Miguel Matias Galuccio - Founder, Chairman & CEO
I mean, starting with the first part, definitely, when we look -- I mean, what we can do in terms of continue creating value, the main things that basically we can do and we are analyzing and evaluating, as I mentioned before, due to the strong performance that we have and due to the platform that we have to scale, as I said, because we have the people, we have the equipment, we have a solid financial performance is to accelerate or to further grow in terms of drilling and completion and basically accelerating the use of the 1,000 well portfolio that we have in hand. I think this is the main driver to add additional value to our stock and to Vista.

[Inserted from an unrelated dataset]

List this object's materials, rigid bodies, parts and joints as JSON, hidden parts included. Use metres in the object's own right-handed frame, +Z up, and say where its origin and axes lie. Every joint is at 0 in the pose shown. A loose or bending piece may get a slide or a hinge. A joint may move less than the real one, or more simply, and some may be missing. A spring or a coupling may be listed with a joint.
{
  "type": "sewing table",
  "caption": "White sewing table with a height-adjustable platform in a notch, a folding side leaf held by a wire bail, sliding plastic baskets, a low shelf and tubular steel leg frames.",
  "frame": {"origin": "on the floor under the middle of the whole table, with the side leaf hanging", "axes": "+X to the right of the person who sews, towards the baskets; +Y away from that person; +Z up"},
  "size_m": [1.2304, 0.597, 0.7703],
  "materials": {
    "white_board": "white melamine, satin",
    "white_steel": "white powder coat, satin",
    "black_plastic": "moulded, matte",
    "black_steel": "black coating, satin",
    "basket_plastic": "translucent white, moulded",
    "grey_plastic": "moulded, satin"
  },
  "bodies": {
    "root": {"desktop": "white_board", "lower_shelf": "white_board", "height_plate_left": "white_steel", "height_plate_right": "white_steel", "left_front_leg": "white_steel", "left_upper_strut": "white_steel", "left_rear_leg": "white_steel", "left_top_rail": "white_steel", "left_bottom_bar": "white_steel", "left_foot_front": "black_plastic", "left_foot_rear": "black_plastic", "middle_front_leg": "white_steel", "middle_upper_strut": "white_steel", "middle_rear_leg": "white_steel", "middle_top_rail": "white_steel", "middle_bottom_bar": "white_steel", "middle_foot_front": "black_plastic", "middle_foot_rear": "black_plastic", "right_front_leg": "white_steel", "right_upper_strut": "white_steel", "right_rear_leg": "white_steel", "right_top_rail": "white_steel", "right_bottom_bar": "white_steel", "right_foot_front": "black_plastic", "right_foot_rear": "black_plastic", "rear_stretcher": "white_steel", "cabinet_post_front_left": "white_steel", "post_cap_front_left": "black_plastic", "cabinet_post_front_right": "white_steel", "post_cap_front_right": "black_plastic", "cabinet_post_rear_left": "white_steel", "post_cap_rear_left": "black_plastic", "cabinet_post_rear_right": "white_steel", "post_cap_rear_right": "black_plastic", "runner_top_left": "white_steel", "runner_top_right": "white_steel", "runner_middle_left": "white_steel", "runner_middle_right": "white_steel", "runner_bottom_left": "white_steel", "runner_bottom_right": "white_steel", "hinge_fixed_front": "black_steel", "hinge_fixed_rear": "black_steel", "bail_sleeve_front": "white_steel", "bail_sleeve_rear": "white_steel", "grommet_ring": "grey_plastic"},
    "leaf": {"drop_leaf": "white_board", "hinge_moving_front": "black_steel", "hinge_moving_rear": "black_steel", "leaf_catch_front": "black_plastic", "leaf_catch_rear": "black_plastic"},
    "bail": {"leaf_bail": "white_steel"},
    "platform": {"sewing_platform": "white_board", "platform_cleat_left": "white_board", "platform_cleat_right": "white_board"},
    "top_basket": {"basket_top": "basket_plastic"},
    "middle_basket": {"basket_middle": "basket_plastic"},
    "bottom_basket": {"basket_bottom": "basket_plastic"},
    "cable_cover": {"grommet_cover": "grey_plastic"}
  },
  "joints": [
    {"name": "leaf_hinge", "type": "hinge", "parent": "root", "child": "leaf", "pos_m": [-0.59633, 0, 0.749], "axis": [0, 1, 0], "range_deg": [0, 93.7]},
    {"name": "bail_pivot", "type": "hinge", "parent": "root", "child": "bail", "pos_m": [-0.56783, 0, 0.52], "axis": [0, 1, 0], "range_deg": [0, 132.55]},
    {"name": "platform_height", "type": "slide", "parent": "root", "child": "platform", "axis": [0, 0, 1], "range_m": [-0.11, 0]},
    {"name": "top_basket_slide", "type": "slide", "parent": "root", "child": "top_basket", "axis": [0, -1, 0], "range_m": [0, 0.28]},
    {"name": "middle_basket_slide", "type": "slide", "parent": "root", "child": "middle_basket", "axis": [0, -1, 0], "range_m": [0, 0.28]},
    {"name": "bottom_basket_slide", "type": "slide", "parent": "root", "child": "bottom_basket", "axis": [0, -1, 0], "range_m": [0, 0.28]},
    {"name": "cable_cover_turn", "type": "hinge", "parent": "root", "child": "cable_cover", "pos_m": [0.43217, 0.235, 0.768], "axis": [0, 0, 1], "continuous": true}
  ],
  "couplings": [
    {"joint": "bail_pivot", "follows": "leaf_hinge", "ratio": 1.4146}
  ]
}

Nevertheless, again, when you look at going forward, our ability to generate EBITDA and cash, we can continue doing our buyback program and we can continue -- and also we plan to continue to deleveraging in the company as it makes sense. So 3 of them are not exclusive. I think the first one is probably the more important part because in the current context with our current inventory and with our current performance, it's clearly the best way that we can create value.

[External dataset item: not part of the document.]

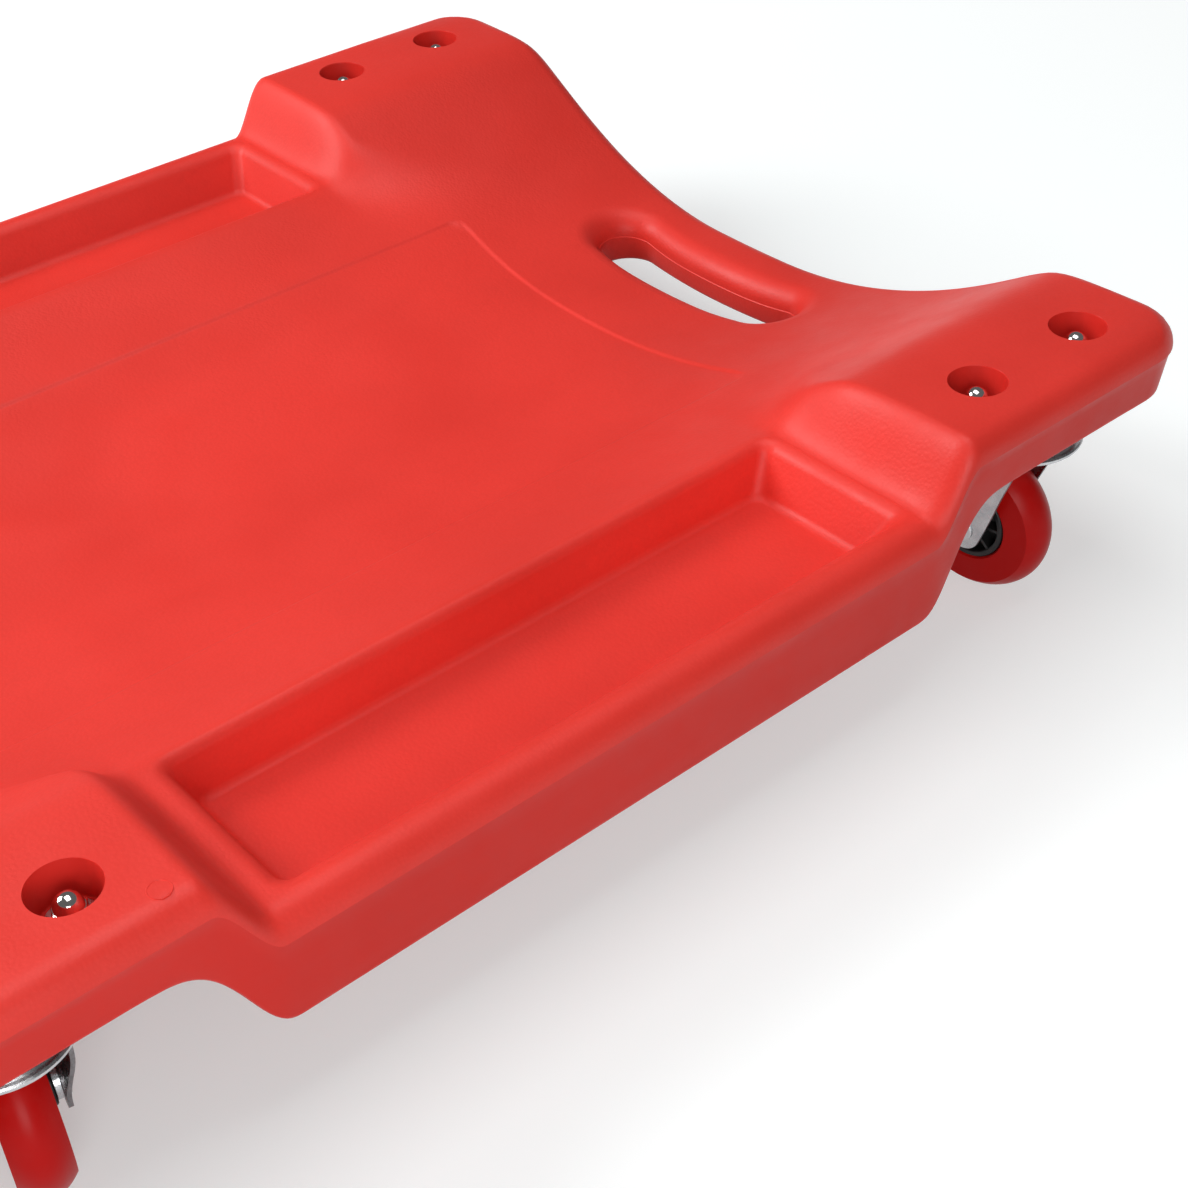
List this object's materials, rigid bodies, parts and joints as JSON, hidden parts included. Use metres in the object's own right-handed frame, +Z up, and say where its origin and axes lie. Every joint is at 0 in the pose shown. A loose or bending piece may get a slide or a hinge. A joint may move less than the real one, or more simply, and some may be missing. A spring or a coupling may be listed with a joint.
{
  "type": "mechanic creeper",
  "caption": "Low mechanic creeper: a moulded cradle deck with raised ears, side tool trays and a handle slot, on swivel casters, with a padded headrest.",
  "frame": {"origin": "centre of the footprint, on the floor under the wheels", "axes": "+X along the deck to the handle end, +Y to the far tray, +Z up"},
  "size_m": [1.004, 0.47, 0.1196],
  "materials": {
    "deck_plastic": "fine pebble grain on top, smooth drafted skirt",
    "vinyl": "soft black vinyl with a fine grain",
    "board": "bare plywood",
    "zinc": "bright zinc plate",
    "chrome": "polished nickel plate",
    "tyre": "satin moulded polyurethane",
    "hub_plastic": "satin black nylon"
  },
  "bodies": {
    "deck": {"deck": "deck_plastic", "headrest_board": "board", "headrest_pad": "vinyl", "headrest_screw_1": "zinc", "headrest_screw_2": "zinc", "plate_head_near": "zinc", "bolt_head_near_1": "zinc", "cap_nut_head_near_1": "chrome", "bolt_head_near_2": "zinc", "cap_nut_head_near_2": "chrome", "plate_head_far": "zinc", "bolt_head_far_1": "zinc", "cap_nut_head_far_1": "chrome", "bolt_head_far_2": "zinc", "cap_nut_head_far_2": "chrome", "plate_middle_near": "zinc", "bolt_middle_near_1": "zinc", "cap_nut_middle_near_1": "chrome", "bolt_middle_near_2": "zinc", "cap_nut_middle_near_2": "chrome", "plate_middle_far": "zinc", "bolt_middle_far_1": "zinc", "cap_nut_middle_far_1": "chrome", "bolt_middle_far_2": "zinc", "cap_nut_middle_far_2": "chrome", "plate_foot_near": "zinc", "bolt_foot_near_1": "zinc", "cap_nut_foot_near_1": "chrome", "bolt_foot_near_2": "zinc", "cap_nut_foot_near_2": "chrome", "plate_foot_far": "zinc", "bolt_foot_far_1": "zinc", "cap_nut_foot_far_1": "chrome", "bolt_foot_far_2": "zinc", "cap_nut_foot_far_2": "chrome"},
    "swivel_head_near": {"fork_head_near": "zinc", "axle_head_near": "zinc"},
    "wheel_head_near": {"tyre_head_near": "tyre", "hub_head_near": "hub_plastic"},
    "swivel_head_far": {"fork_head_far": "zinc", "axle_head_far": "zinc"},
    "wheel_head_far": {"tyre_head_far": "tyre", "hub_head_far": "hub_plastic"},
    "swivel_middle_near": {"fork_middle_near": "zinc", "axle_middle_near": "zinc"},
    "wheel_middle_near": {"tyre_middle_near": "tyre", "hub_middle_near": "hub_plastic"},
    "swivel_middle_far": {"fork_middle_far": "zinc", "axle_middle_far": "zinc"},
    "wheel_middle_far": {"tyre_middle_far": "tyre", "hub_middle_far": "hub_plastic"},
    "swivel_foot_near": {"fork_foot_near": "zinc", "axle_foot_near": "zinc"},
    "wheel_foot_near": {"tyre_foot_near": "tyre", "hub_foot_near": "hub_plastic"},
    "swivel_foot_far": {"fork_foot_far": "zinc", "axle_foot_far": "zinc"},
    "wheel_foot_far": {"tyre_foot_far": "tyre", "hub_foot_far": "hub_plastic"}
  },
  "joints": [
    {"name": "swivel_head_near", "type": "hinge", "parent": "deck", "child": "swivel_head_near", "pos_m": [-0.435, -0.2055, 0.08], "axis": [0, 0, 1], "continuous": true},
    {"name": "roll_head_near", "type": "hinge", "parent": "swivel_head_near", "child": "wheel_head_near", "pos_m": [-0.43281, -0.19167, 0.032], "axis": [0.9877, -0.1564, 0], "continuous": true},
    {"name": "swivel_head_far", "type": "hinge", "parent": "deck", "child": "swivel_head_far", "pos_m": [-0.435, 0.2055, 0.08], "axis": [0, 0, 1], "continuous": true},
    {"name": "roll_head_far", "type": "hinge", "parent": "swivel_head_far", "child": "wheel_head_far", "pos_m": [-0.43695, 0.19164, 0.032], "axis": [-0.9903, 0.1392, 0], "continuous": true},
    {"name": "swivel_middle_near", "type": "hinge", "parent": "deck", "child": "swivel_middle_near", "pos_m": [0, -0.2055, 0.08], "axis": [0, 0, 1], "continuous": true},
    {"name": "roll_middle_near", "type": "hinge", "parent": "swivel_middle_near", "child": "wheel_middle_near", "pos_m": [0.00291, -0.19181, 0.032], "axis": [0.9781, -0.2079, 0], "continuous": true},
    {"name": "swivel_middle_far", "type": "hinge", "parent": "deck", "child": "swivel_middle_far", "pos_m": [0, 0.2055, 0.08], "axis": [0, 0, 1], "continuous": true},
    {"name": "roll_middle_far", "type": "hinge", "parent": "swivel_middle_far", "child": "wheel_middle_far", "pos_m": [-0.007, 0.19338, 0.032], "axis": [-0.866, 0.5, 0], "continuous": true},
    {"name": "swivel_foot_near", "type": "hinge", "parent": "deck", "child": "swivel_foot_near", "pos_m": [0.435, -0.2055, 0.08], "axis": [0, 0, 1], "continuous": true},
    {"name": "roll_foot_near", "type": "hinge", "parent": "swivel_foot_near", "child": "wheel_foot_near", "pos_m": [0.43354, -0.19158, 0.032], "axis": [0.9945, 0.1045, 0], "continuous": true},
    {"name": "swivel_foot_far", "type": "hinge", "parent": "deck", "child": "swivel_foot_far", "pos_m": [0.435, 0.2055, 0.08], "axis": [0, 0, 1], "continuous": true},
    {"name": "roll_foot_far", "type": "hinge", "parent": "swivel_foot_far", "child": "wheel_foot_far", "pos_m": [0.42121, 0.20307, 0.032], "axis": [-0.1736, 0.9848, 0], "continuous": true}
  ]
}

In terms of the lifting costs, as I mentioned before, I mean, we closed the quarter with $6.4. And the last month, we really start to see the effect of our pure conventional production lifting cost. And we see that number today close to $5. So we guide for $5.5. I think you should see the number probably more close to $5 than close to $5.5.
Operator
At this time, I would now like to turn the conference back over to Miguel Galuccio for closing remarks.
Miguel Matias Galuccio - Founder, Chairman & CEO
Well, thank you very much for your interest, report and continued support, and looking forward to see you in the quarter. Have a good day, everybody.
Operator
Thank you. This concludes today's conference call. Thank you for participating. You may now disconnect.